Mandela, in the '80s, was submitted to what one might describe as a series of temptations. One of them was the temptation of his freedom in exchange for abandoning the armed struggle.

... Yes. I think that the apartheid government believed its own propaganda almost right to the end. And they believed that they could bribe Mandela in the manner in which they had bribed the bantustan leaders. What they were saying to him, "These exiles are led by the nose by the communists and by the Soviet Union. The people of South Africa would reject that. You have an existence independent of this organization. You come with us, and we will settle the matter, get some authority and we will give some sort of qualified rights to the majority of the people, and all will go well."

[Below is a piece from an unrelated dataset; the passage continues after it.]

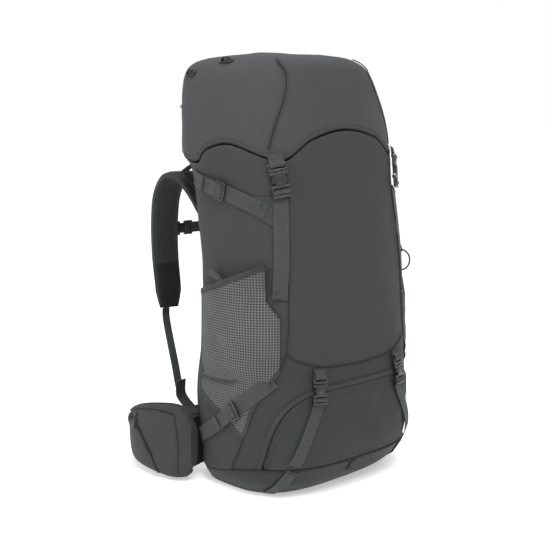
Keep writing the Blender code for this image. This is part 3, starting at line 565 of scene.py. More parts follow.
def ring_mesh(name, rings, finish, body, replaces=(), poles=(None, None), closed=False, edge=None, spin=0.17):
    """A surface over rings of equal count, ended by poles or joined round to the first ring."""
    rings = np.asarray(rings)
    rows, columns = rings.shape[:2]
    if closed:
        rings = np.concatenate([rings, rings[:1]])
    run = np.concatenate([[0], np.cumsum(np.linalg.norm(np.diff(rings.mean(1) * 0 + rings[:, 0], axis=0), axis=1))])
    faces, corners = grid_faces(rows, columns, wrap=True)
    if closed:
        for i in range(columns):
            k = (i + 1) % columns
            faces.append([(rows - 1) * columns + i, (rows - 1) * columns + k, k, i])
            corners += [(rows - 1, i), (rows - 1, i + 1), (rows, i + 1), (rows, i)]
    points = list(rings[:rows].reshape(-1, 3))
    width = 2 * np.pi * spin / columns
    uvs = [(i * width, run[j]) for j, i in corners]
    for pole, row in zip(poles, (0, rows - 1)):
        if pole is None:
            continue
        points.append(np.asarray(pole, float))
        for i in range(columns):
            k = (i + 1) % columns
            faces.append([row * columns + i, row * columns + k, len(points) - 1])
            uvs += [(i * width, run[row]), ((i + 1) * width, run[row]), (i * width, run[row] + 0.01)]
    values = None
    if edge is not None:
        values = np.concatenate([np.asarray(edge).ravel(), np.full(len(points) - rows * columns, 0.02)])
    return add_mesh(name, points, faces, finish, body, uvs, values, replaces)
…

They didn't know Mandela ... This is why I think they gave him special facilities, at Pollsmoor and at Victor Verster prisons, and this is why they allowed him almost to run an office in the late '80s, where the warder and his son did the cooking, served the meal, the wine and gave him a telephone. That the house was locked but not to prevent Mandela from going out, but preventing people from coming in. And they thought that he would not have able to resist this special treatment.